Michael and Carol and the reporting staff will have to go on detailing routine stories. Meteorologist John Cessarich will be keeping viewers updated on the aftermath of a storm called Alberto and the local weather. People are already gearing up for the hopeful fortunes of Clemson and South Carolina in football this fall.
Yet, for days, weeks, even months, things will happen that will bring back the memory of two men in their mid-thirties who were brothers in a special family. New people will be hired to fill their slots on the roster—but they can never take the places of Mike and Aaron.
Memorial Day 2018 will be remembered for years by the men and women who work for WYFF. In TV news, you cannot put up a sign that reads Pardon Us While We Grieve. The news will continue on Tuesday and beyond on Channel 4.
In an era when some who act out of misguided emotion attempt to minimize the sincerity of those who offer thoughts and prayers, the outpouring the WYFF family is feeling today is from people who genuinely are offering prayers for the two men’s families and the staff. A news team is in many people’s homes more than some in their real families.
My father was a minister and his gift was knowing the right things to say to families who were in the midst of grieving, especially in times of sudden tragedies. I remember many times in eulogies he turned to Psalm 147:3, “He heals the brokenhearted and binds up their wounds.”

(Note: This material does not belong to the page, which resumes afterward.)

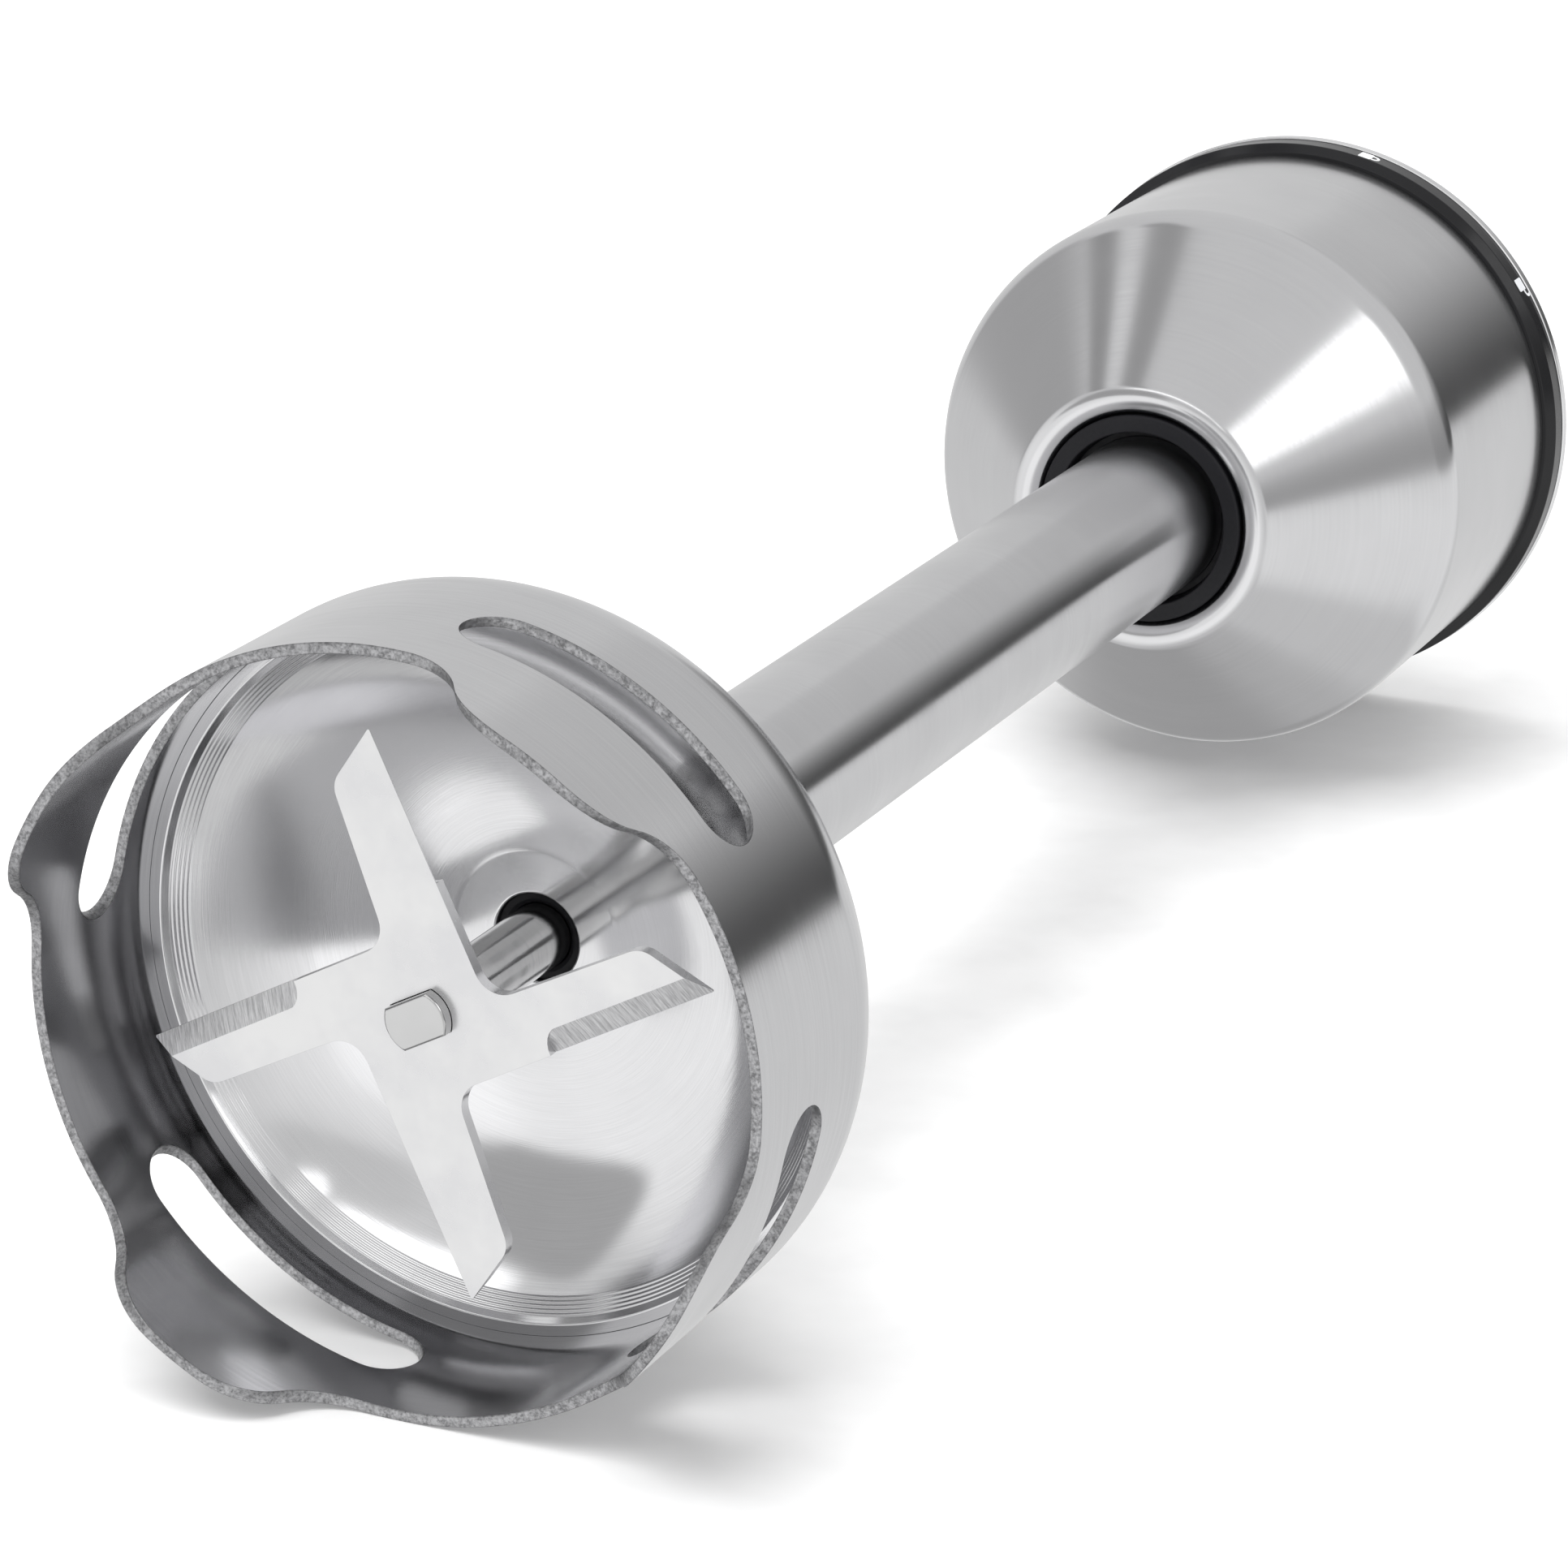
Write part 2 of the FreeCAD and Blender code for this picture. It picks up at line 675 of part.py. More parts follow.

That healing will not come tomorrow, this week, or probably next. For those of you who live in the Greenville area and regularly watch WYFF, remember that a lot of people you see on Channel 4 in the days ahead are hurting inside. They may not know you personally. However, you know them. Offer a prayer for them. Be a family to them at a time when they need it most.
God bless and comfort the WYFF news team, the entire station staff and the families of Mike McCormick and Aaron Smeltzer.